Glaude: Well, one of the things that I did is, I was very clear that I had to establish myself as an intellectual. I’ve been doing the work in the vineyards as a scholar for a long time. My first book, Exodus, won the inaugural William Sanders Scarborough book prize, right? I edited an important volume on African-American religious thought with Cornel West. I did something around Black power. So I’ve been doing this work in the vineyard so that I could get tenure at Princeton.

It has nothing to do with the public-facing work. But I was always thinking that the scholarship had to have an impact on the lives of people I cared most about. Cornel West is one of my closest friends. He’s the godfather of my son. He found me, in some ways, and asked me to come study with him. Right? Corn was doing the State of the Black Union with Tavis Smiley.

Corn, one year, asked me to come with him. Then suddenly I found myself doing the State of the Black Union stuff. And then I was doing Tavis’s radio show with him. I had a regular commentary on his radio show. Then I helped him with The Covenant with Black America. Then I helped him with the second book. We went on tour together.

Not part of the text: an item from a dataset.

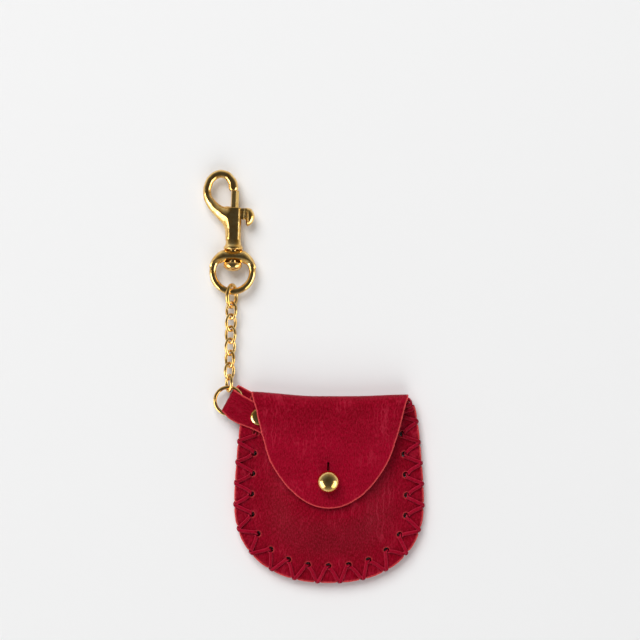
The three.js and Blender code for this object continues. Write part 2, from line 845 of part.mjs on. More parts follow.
function connector() {
  const geometry = loop(new Oval(connectorLength, connectorWidth, connectorWire), connectorWire, 22, 8);
  return geometry.rotateY(THREE.MathUtils.degToRad(connectorTiltDegrees)).translate(0, connectorAt, 0);
}

const jumpRing = () => new THREE.TorusGeometry(ringRadius, ringWire / 2, 8, 32);

// Swivel eye: a round wire loop with a thick arched bridge that the stem turns in
function eyeBridge() {
  const shape = new THREE.Shape();
  const start = Math.asin(eyeBridgeArchEnd / eyeBridgeOuter);
  const outer = eyeBridgeOuter - eyeBridgeBevel;
  const arch = eyeBridgeArch + eyeBridgeBevel;
  for (let i = 0; i <= 12; i++) {
    const turn = THREE.MathUtils.lerp(start, Math.PI - start, i / 12);
    const y = Math.min(outer * Math.sin(turn), eyeBridgeTop - eyeBridgeBevel);
    if (i === 0) shape.moveTo(outer * Math.cos(turn), y);
    else shape.lineTo(outer * Math.cos(turn), y);
  }
  for (let i = 1; i < 8; i++) {
    const across = THREE.MathUtils.lerp(-1, 1, i / 8);
    const end = outer * Math.cos(start);
    shape.lineTo(end * across, arch + (eyeBridgeArchEnd - eyeBridgeArch) * across ** 2);
  }
  shape.closePath();
  const depth = eyeBridgeThickness - 2 * eyeBridgeBevel;
  const bevel = { bevelEnabled: true, bevelThickness: eyeBridgeBevel, bevelSize: eyeBridgeBevel };
  return new THREE.ExtrudeGeometry(shape, { depth, ...bevel, bevelSegments: 2 }).translate(0, 0, -depth / 2);
}

function swivelEye() {
  const wire = new THREE.TorusGeometry(eyeRadius, eyeWire / 2, 8, 32);
  const bore = rod(stemRadius + seatGap, 0, eyeBridgeOuter + cutOverrun, 16);
  const seat = rod(stemHeadRadius + looseGap, 0, eyeBridgeArch + looseGap, 20);
  const reach = eyeRadius + eyeWire;
  const crest = block(-reach, reach, eyeBridgeTop, reach, -reach, reach);
  return cut(joined(wire, eyeBridge()), bore, seat, crest).translate(0, eyeAt, 0);
}

const stemHeadTop = eyeAt + eyeBridgeArch;

function stem() {
  const bottom = stemHeadTop - stemHeadHeight;
  const profile = [[0, bottom]];
  for (let i = 1; i <= 5; i++) {
    const turn = (Math.PI / 2) * (i / 5);
    const depth = THREE.MathUtils.lerp(stemShoulderShare, 1, Math.cos(turn));
    profile.push([stemHeadRadius * Math.sin(turn), stemHeadTop - stemHeadHeight * depth]);
  }
  profile.push([stemHeadRadius * stemCrownShare, stemHeadTop]);
  profile.push([stemRadius, stemHeadTop], [stemRadius, flangeAt + stemSeat], [0, flangeAt + stemSeat]);
  return lathe(profile, 20);
}

// Snap hook body: flange, barrel with a slot, and the hook that curls to its nose
function flangeAndBarrel() {
  const rings = flangeProfileShares.map(([r, h]) => [flangeRadius * r, flangeAt + flangeHeight * h]);
  const foot = barrelAt + flangeHeight * barrelFootShare;
  return lathe([[0, flangeAt], ...rings, [barrelRadius, foot], [barrelRadius, barrelTop], [0, barrelTop]]);
}

const noseBottom = barrelTop + boltReach + looseGap;

function hookCurve() {
  const points = hookRouteShares.map(([x, y]) => new THREE.Vector3(hookReach * x, barrelTop + hookRise * y, 0));
  points.push(new THREE.Vector3(hookReach * hookNoseShare, noseBottom - hookWireRadius / 2, 0));
  return new THREE.CatmullRomCurve3(points);
}

function hookRadiusAt(share) {
  const root = 1 - smooth(share, 0, hookThinningShare);
  const nose = smooth(share, hookThickeningShare, 1);
  return hookWireRadius + (hookRootRadius - hookWireRadius) * root + (hookNoseRadius - hookWireRadius) * nose;
}

function hookBody() {
  const hook = taperedTube(hookCurve(), hookRadiusAt, 26, 10);
  const boreBottom = barrelAt + boreFloor;
  const bore = rod(boreRadius, boreBottom, barrelTop + cutOverrun, 16);
  const halfSlot = leverWidth / 2 + looseGap;
  const slotBottom = barrelTop - leverHeight - triggerTravel - looseGap;
  const slot = block(0, barrelRadius + cutOverrun, slotBottom, barrelTop + cutOverrun, -halfSlot, halfSlot);
  const stemHole = rod(stemRadius + seatGap, flangeAt - cutOverrun, flangeAt + stemSeat + looseGap, 16);
  const nose = rod(flangeRadius, noseBottom - cutOverrun, noseBottom, 12);
  return cut(joined(flangeAndBarrel(), hook), bore, slot, stemHole, nose);
}

// Bolt with its thumb lever, one casting
function claw() {
  const shape = new THREE.Shape();
  const inner = leverNeckReach - leverWidth / 4 + clawBevel;
  const outer = clawReach - clawBevel;
  const top = barrelTop - clawBevel;
  const bottom = barrelTop - leverHeight - clawDrop + clawBevel;
  shape.moveTo(inner, top);
  shape.bezierCurveTo(outer, top, outer + clawBevel / 2, top - leverHeight / 2, outer, top - leverHeight);
  shape.lineTo(inner + clawBevel, bottom);
  shape.lineTo(inner, bottom + clawBevel);
  shape.closePath();
  const depth = clawThickness - 2 * clawBevel;
  const bevel = { bevelEnabled: true, bevelThickness: clawBevel, bevelSize: clawBevel, bevelSegments: 1 };
  const geometry = new THREE.ExtrudeGeometry(shape, { depth, ...bevel, curveSegments: 6 });
  return geometry.translate(0, 0, -depth / 2);
}

function triggerBolt() {
  const bolt = rod(boltRadius, barrelTop - boltTail, barrelTop + boltReach, 16);
  const neckBottom = barrelTop - leverHeight;
  const neck = block(0, leverNeckReach, neckBottom, barrelTop - seatGap, -leverWidth / 2, leverWidth / 2);
  return joined(bolt, neck, claw());
}

function boltSpring() {
  const bottom = barrelAt + boreFloor + looseGap + springWire / 2;
  const top = barrelTop - boltTail - looseGap - springWire / 2;
  const points = [];
  const steps = springTurns * springSteps;
  for (let i = 0; i <= steps; i++) {
    const turn = (2 * Math.PI * i) / springSteps;
    const y = THREE.MathUtils.lerp(bottom, top, i / steps);
    points.push(new THREE.Vector3(springRadius * Math.cos(turn), y, springRadius * Math.sin(turn)));
  }
  return tubeAlong(points, springWire / 2, 5);
}

// The scene graph
const pouchCharm = new THREE.Group();
const pouch = new THREE.Group();
const chainLine = new THREE.Group();
chainLine.position.set(ringX, ringY, lineZ);
chainLine.rotation.z = lineLean;
pouchCharm.add(pouch, chainLine);

function place(group, name, geometry, finish) {
  const mesh = new THREE.Mesh(geometry, new THREE.MeshStandardMaterial(finish));
  mesh.name = name;
  group.add(mesh);
}

place(pouch, "back_panel", backPanel(), hide);
place(pouch, "front_panel", frontPanel(), hide);
place(pouch, "flap", flap(), hide);
place(pouch, "lace_forward", tubeAlong(forwardRoute, laceRadius, laceSides), thong);
place(pouch, "lace_return", tubeAlong(returnRoute, laceRadius, laceSides), thong);
place(pouch, "stud_head", studHead(), gilt);
place(pouch, "stud_screw", studScrew(), gilt);
place(pouch, "strap_loop", strap(), hide);
place(pouch, "strap_rivet_cap", rivetCap(), gilt);
place(pouch, "strap_rivet_back", rivetRear(), gilt);
place(chainLine, "jump_ring", jumpRing(), gilt);
linkTiltDegrees.forEach((tilt, i) => {
  const at = firstLinkAt - i * linkPitch;
  place(chainLine, `chain_link_${i + 2}`, link(at, tilt), gilt);
});
place(chainLine, "connector_link", connector(), gilt);
place(chainLine, "swivel_eye", swivelEye(), gilt);
place(chainLine, "swivel_stem", stem(), gilt);
place(chainLine, "snap_hook_body", hookBody(), gilt);
place(chainLine, "trigger_bolt", triggerBolt(), gilt);
place(chainLine, "bolt_spring", boltSpring(), steel);

export default pouchCharm;
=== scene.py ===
# %% [markdown]
# # A laced leather pouch on a short chain
# This lesson dresses a small red leather pouch that hangs from a gold snap hook.
# The solids of the part are already there as a fixed frame. Each cell makes one piece
# or one finish in its place, and says how it could be made and why this way was chosen.
# All meshes are modelled in millimetres, and scaled to metres when they are finished.

# %% Load the frame
import math

import bmesh
import bpy
import numpy as np
from mathutils import Matrix, Vector, kdtree, noise


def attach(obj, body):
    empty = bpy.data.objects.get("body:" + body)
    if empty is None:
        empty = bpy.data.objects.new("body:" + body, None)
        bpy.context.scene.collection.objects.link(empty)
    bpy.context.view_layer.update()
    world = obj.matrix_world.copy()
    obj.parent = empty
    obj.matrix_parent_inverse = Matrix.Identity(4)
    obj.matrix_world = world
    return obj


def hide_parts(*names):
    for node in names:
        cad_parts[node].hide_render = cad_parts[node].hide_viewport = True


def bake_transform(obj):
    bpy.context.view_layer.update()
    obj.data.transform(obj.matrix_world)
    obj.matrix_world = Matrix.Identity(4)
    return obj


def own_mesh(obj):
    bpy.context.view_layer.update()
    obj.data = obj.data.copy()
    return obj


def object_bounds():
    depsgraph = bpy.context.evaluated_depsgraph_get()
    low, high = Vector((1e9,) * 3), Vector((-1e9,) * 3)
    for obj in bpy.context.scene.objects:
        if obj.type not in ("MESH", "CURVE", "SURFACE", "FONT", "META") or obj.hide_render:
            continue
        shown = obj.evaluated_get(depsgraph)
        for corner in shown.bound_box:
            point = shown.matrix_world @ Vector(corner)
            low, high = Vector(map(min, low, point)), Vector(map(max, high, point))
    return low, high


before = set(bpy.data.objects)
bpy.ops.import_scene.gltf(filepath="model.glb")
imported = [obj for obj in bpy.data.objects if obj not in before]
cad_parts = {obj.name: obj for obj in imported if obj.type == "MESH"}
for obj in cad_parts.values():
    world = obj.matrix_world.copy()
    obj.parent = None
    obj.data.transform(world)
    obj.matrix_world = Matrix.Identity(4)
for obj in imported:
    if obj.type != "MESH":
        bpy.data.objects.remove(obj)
cad_box = [list(corner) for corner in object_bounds()]
MM = 0.001
scene = bpy.context.scene


def new_object(name, data):
    made = bpy.data.objects.new(name, data)
    scene.collection.objects.link(made)
    return made


def new_mesh(name, points=(), edges=(), faces=()):
    mesh = bpy.data.meshes.new(name)
    mesh.from_pydata(points, edges, faces)
    return new_object(name, mesh)


# %% [markdown]
# ## Camera
# The picture is taken from straight above with a long lens, so the sides of the pouch
# hardly show. A 100 mm lens 658 mm up gives a field 237 mm wide on the table.

# %% Camera
LENS, SENSOR = 100, 36
FIELD_CENTRE = (-3.33, 61.98)
CAMERA_HEIGHT = 658

camera = new_object("camera", bpy.data.cameras.new("camera"))
camera.data.lens = LENS
camera.data.sensor_width = SENSOR
camera.location = (FIELD_CENTRE[0] * MM, FIELD_CENTRE[1] * MM, CAMERA_HEIGHT * MM)
scene.camera = camera
scene.view_settings.view_transform = "Standard"

# %% [markdown]
# ## Node helpers
# Materials and node trees are built from the same two steps: add a node and fill its
# sockets, with a value or with a link. A node given as an input means its first output,
# which is nearly always the one that is wanted, so a tree reads like a formula. Names
# with a capital are sockets, with underscores for spaces, and the others are settings.

# %% Node helpers
def fill(made, *values, **named):
    """Fill a node's sockets from values, output sockets or other nodes."""
    for socket, value in (dict(enumerate(values)) | named).items():
        place = made.inputs[socket.replace("_", " ") if isinstance(socket, str) else socket]
        if isinstance(value, bpy.types.Node):
            value = value.outputs[0]
        if isinstance(value, bpy.types.NodeSocket):
            made.id_data.links.new(value, place)
        else:
            place.default_value = value
    return made


def node(tree, kind, *values, **named):
    """A new node, with its settings and sockets."""
    made = tree.nodes.new(kind)
    for name in [name for name in named if name.islower()]:
        setattr(made, name, named.pop(name))
    return fill(made, *values, **named)


def maths(tree, operation, *values, **settings):
    return node(tree, "ShaderNodeMath", *values, operation=operation, **settings)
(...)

While I was on tour with Tavis, I was writing my book, In the Shade of Blue: Pragmatism and the Politics of Black America. I wrote that while I was on the road with Tavis. And so, it’s in that space that suddenly I become public-facing, but I had already established all of my scholarly bonafides. I’ve become elected the president of the American Academy of Religion. I’m doing my thing. I get an endowed chair at Princeton, and dah, dah, dah, dah. Then suddenly, the world gets to know me, right?

And then one piece I wrote, Carlos, that really struck, “The Black Church is Dead”. I wrote an essay entitled “The Black Church is Dead” for the religion page of the Huffington Post. It got pulled into the New York Times. Suddenly, I get an agent who says, “I think you can write a book for a broader audience.” Boom.